* [YOUR TASK]: Every line below should be repeated exactly.

* [SUPPLIED INFORMATION]:
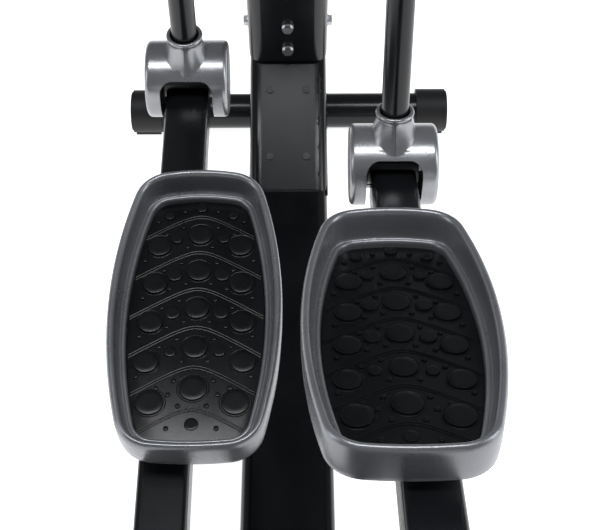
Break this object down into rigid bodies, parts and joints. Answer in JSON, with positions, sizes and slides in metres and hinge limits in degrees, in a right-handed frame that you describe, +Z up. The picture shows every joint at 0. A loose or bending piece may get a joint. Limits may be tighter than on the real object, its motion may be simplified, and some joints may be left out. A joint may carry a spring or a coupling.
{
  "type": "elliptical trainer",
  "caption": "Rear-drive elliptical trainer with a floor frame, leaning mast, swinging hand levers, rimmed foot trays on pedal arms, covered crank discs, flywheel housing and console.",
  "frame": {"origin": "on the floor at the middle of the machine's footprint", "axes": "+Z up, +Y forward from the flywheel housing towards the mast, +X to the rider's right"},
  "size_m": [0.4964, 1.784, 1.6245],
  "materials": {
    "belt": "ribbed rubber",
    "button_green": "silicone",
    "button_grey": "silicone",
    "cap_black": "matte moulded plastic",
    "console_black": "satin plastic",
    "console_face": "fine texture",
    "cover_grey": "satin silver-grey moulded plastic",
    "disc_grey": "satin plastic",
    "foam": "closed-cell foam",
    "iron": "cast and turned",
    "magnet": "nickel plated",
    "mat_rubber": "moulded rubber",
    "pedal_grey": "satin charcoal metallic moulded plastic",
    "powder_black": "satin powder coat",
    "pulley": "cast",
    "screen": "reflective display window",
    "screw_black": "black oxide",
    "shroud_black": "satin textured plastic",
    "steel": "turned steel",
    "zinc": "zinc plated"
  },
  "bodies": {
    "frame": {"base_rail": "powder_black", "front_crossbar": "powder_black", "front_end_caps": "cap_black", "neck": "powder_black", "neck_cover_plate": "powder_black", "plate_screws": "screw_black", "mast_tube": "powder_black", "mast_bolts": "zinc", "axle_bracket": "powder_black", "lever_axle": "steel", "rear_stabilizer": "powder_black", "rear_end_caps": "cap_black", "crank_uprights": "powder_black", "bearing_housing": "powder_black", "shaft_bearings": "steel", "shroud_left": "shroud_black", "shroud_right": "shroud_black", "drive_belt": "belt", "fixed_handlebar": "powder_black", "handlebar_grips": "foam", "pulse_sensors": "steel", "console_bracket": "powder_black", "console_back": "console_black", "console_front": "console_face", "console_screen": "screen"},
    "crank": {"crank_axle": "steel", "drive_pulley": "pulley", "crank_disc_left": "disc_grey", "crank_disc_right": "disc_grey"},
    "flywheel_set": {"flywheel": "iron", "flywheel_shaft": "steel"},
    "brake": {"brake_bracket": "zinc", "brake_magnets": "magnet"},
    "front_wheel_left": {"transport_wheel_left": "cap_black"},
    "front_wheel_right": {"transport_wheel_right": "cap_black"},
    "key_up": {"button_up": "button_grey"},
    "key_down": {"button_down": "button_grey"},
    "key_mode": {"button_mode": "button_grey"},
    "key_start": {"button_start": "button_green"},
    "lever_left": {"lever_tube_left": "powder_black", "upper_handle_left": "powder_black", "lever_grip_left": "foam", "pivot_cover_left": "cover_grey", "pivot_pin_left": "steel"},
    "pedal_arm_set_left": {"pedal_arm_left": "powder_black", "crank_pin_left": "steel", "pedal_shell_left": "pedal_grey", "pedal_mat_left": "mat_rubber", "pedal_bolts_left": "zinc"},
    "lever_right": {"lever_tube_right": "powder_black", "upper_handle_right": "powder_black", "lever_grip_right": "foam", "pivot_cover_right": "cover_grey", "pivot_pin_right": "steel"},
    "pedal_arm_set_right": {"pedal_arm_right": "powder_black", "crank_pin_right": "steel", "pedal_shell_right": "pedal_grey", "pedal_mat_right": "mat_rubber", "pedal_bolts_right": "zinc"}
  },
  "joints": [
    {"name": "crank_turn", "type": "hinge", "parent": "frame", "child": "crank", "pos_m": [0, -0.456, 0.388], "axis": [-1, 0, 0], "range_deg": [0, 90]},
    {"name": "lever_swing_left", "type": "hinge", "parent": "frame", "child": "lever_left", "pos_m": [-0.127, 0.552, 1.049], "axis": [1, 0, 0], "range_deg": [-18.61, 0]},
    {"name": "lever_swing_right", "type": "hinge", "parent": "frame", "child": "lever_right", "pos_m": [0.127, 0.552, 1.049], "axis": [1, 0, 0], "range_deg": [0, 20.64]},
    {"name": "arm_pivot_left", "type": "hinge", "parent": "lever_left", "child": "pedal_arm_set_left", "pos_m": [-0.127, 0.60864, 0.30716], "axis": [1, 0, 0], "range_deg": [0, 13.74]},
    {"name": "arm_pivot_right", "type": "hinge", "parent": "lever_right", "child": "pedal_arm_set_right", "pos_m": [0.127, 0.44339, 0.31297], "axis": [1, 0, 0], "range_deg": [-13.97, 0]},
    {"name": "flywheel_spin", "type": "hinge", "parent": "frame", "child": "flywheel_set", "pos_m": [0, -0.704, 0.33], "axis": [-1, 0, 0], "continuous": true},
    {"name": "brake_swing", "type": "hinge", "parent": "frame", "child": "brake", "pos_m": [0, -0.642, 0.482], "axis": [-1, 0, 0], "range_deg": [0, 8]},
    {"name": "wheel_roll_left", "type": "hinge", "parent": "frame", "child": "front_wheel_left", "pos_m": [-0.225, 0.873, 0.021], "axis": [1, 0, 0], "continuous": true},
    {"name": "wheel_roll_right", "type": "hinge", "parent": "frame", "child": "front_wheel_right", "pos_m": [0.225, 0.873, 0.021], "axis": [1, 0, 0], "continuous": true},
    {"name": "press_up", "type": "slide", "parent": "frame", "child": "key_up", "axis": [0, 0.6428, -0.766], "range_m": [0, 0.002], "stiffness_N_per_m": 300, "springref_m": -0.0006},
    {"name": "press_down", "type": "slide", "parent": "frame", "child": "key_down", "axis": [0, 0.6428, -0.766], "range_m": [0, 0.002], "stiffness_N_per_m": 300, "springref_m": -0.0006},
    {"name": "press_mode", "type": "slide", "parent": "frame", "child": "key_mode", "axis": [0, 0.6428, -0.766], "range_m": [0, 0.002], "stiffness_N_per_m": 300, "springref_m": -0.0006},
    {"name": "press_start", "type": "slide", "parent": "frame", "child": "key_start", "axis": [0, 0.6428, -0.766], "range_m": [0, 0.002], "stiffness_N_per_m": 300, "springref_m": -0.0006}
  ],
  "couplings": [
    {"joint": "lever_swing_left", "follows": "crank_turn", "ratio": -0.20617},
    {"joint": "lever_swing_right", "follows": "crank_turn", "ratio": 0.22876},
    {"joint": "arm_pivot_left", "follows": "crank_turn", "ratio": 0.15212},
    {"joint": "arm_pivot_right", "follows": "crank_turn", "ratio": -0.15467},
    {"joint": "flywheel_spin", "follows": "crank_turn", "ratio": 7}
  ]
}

* [TASK RESULT]:
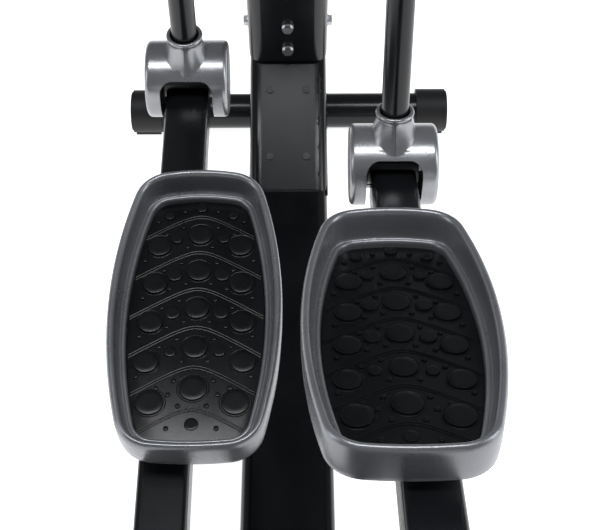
Break this object down into rigid bodies, parts and joints. Answer in JSON, with positions, sizes and slides in metres and hinge limits in degrees, in a right-handed frame that you describe, +Z up. The picture shows every joint at 0. A loose or bending piece may get a joint. Limits may be tighter than on the real object, its motion may be simplified, and some joints may be left out. A joint may carry a spring or a coupling.
{
  "type": "elliptical trainer",
  "caption": "Rear-drive elliptical trainer with a floor frame, leaning mast, swinging hand levers, rimmed foot trays on pedal arms, covered crank discs, flywheel housing and console.",
  "frame": {"origin": "on the floor at the middle of the machine's footprint", "axes": "+Z up, +Y forward from the flywheel housing towards the mast, +X to the rider's right"},
  "size_m": [0.4964, 1.784, 1.6245],
  "materials": {
    "belt": "ribbed rubber",
    "button_green": "silicone",
    "button_grey": "silicone",
    "cap_black": "matte moulded plastic",
    "console_black": "satin plastic",
    "console_face": "fine texture",
    "cover_grey": "satin silver-grey moulded plastic",
    "disc_grey": "satin plastic",
    "foam": "closed-cell foam",
    "iron": "cast and turned",
    "magnet": "nickel plated",
    "mat_rubber": "moulded rubber",
    "pedal_grey": "satin charcoal metallic moulded plastic",
    "powder_black": "satin powder coat",
    "pulley": "cast",
    "screen": "reflective display window",
    "screw_black": "black oxide",
    "shroud_black": "satin textured plastic",
    "steel": "turned steel",
    "zinc": "zinc plated"
  },
  "bodies": {
    "frame": {"base_rail": "powder_black", "front_crossbar": "powder_black", "front_end_caps": "cap_black", "neck": "powder_black", "neck_cover_plate": "powder_black", "plate_screws": "screw_black", "mast_tube": "powder_black", "mast_bolts": "zinc", "axle_bracket": "powder_black", "lever_axle": "steel", "rear_stabilizer": "powder_black", "rear_end_caps": "cap_black", "crank_uprights": "powder_black", "bearing_housing": "powder_black", "shaft_bearings": "steel", "shroud_left": "shroud_black", "shroud_right": "shroud_black", "drive_belt": "belt", "fixed_handlebar": "powder_black", "handlebar_grips": "foam", "pulse_sensors": "steel", "console_bracket": "powder_black", "console_back": "console_black", "console_front": "console_face", "console_screen": "screen"},
    "crank": {"crank_axle": "steel", "drive_pulley": "pulley", "crank_disc_left": "disc_grey", "crank_disc_right": "disc_grey"},
    "flywheel_set": {"flywheel": "iron", "flywheel_shaft": "steel"},
    "brake": {"brake_bracket": "zinc", "brake_magnets": "magnet"},
    "front_wheel_left": {"transport_wheel_left": "cap_black"},
    "front_wheel_right": {"transport_wheel_right": "cap_black"},
    "key_up": {"button_up": "button_grey"},
    "key_down": {"button_down": "button_grey"},
    "key_mode": {"button_mode": "button_grey"},
    "key_start": {"button_start": "button_green"},
    "lever_left": {"lever_tube_left": "powder_black", "upper_handle_left": "powder_black", "lever_grip_left": "foam", "pivot_cover_left": "cover_grey", "pivot_pin_left": "steel"},
    "pedal_arm_set_left": {"pedal_arm_left": "powder_black", "crank_pin_left": "steel", "pedal_shell_left": "pedal_grey", "pedal_mat_left": "mat_rubber", "pedal_bolts_left": "zinc"},
    "lever_right": {"lever_tube_right": "powder_black", "upper_handle_right": "powder_black", "lever_grip_right": "foam", "pivot_cover_right": "cover_grey", "pivot_pin_right": "steel"},
    "pedal_arm_set_right": {"pedal_arm_right": "powder_black", "crank_pin_right": "steel", "pedal_shell_right": "pedal_grey", "pedal_mat_right": "mat_rubber", "pedal_bolts_right": "zinc"}
  },
  "joints": [
    {"name": "crank_turn", "type": "hinge", "parent": "frame", "child": "crank", "pos_m": [0, -0.456, 0.388], "axis": [-1, 0, 0], "range_deg": [0, 90]},
    {"name": "lever_swing_left", "type": "hinge", "parent": "frame", "child": "lever_left", "pos_m": [-0.127, 0.552, 1.049], "axis": [1, 0, 0], "range_deg": [-18.61, 0]},
    {"name": "lever_swing_right", "type": "hinge", "parent": "frame", "child": "lever_right", "pos_m": [0.127, 0.552, 1.049], "axis": [1, 0, 0], "range_deg": [0, 20.64]},
    {"name": "arm_pivot_left", "type": "hinge", "parent": "lever_left", "child": "pedal_arm_set_left", "pos_m": [-0.127, 0.60864, 0.30716], "axis": [1, 0, 0], "range_deg": [0, 13.74]},
    {"name": "arm_pivot_right", "type": "hinge", "parent": "lever_right", "child": "pedal_arm_set_right", "pos_m": [0.127, 0.44339, 0.31297], "axis": [1, 0, 0], "range_deg": [-13.97, 0]},
    {"name": "flywheel_spin", "type": "hinge", "parent": "frame", "child": "flywheel_set", "pos_m": [0, -0.704, 0.33], "axis": [-1, 0, 0], "continuous": true},
    {"name": "brake_swing", "type": "hinge", "parent": "frame", "child": "brake", "pos_m": [0, -0.642, 0.482], "axis": [-1, 0, 0], "range_deg": [0, 8]},
    {"name": "wheel_roll_left", "type": "hinge", "parent": "frame", "child": "front_wheel_left", "pos_m": [-0.225, 0.873, 0.021], "axis": [1, 0, 0], "continuous": true},
    {"name": "wheel_roll_right", "type": "hinge", "parent": "frame", "child": "front_wheel_right", "pos_m": [0.225, 0.873, 0.021], "axis": [1, 0, 0], "continuous": true},
    {"name": "press_up", "type": "slide", "parent": "frame", "child": "key_up", "axis": [0, 0.6428, -0.766], "range_m": [0, 0.002], "stiffness_N_per_m": 300, "springref_m": -0.0006},
    {"name": "press_down", "type": "slide", "parent": "frame", "child": "key_down", "axis": [0, 0.6428, -0.766], "range_m": [0, 0.002], "stiffness_N_per_m": 300, "springref_m": -0.0006},
    {"name": "press_mode", "type": "slide", "parent": "frame", "child": "key_mode", "axis": [0, 0.6428, -0.766], "range_m": [0, 0.002], "stiffness_N_per_m": 300, "springref_m": -0.0006},
    {"name": "press_start", "type": "slide", "parent": "frame", "child": "key_start", "axis": [0, 0.6428, -0.766], "range_m": [0, 0.002], "stiffness_N_per_m": 300, "springref_m": -0.0006}
  ],
  "couplings": [
    {"joint": "lever_swing_left", "follows": "crank_turn", "ratio": -0.20617},
    {"joint": "lever_swing_right", "follows": "crank_turn", "ratio": 0.22876},
    {"joint": "arm_pivot_left", "follows": "crank_turn", "ratio": 0.15212},
    {"joint": "arm_pivot_right", "follows": "crank_turn", "ratio": -0.15467},
    {"joint": "flywheel_spin", "follows": "crank_turn", "ratio": 7}
  ]
}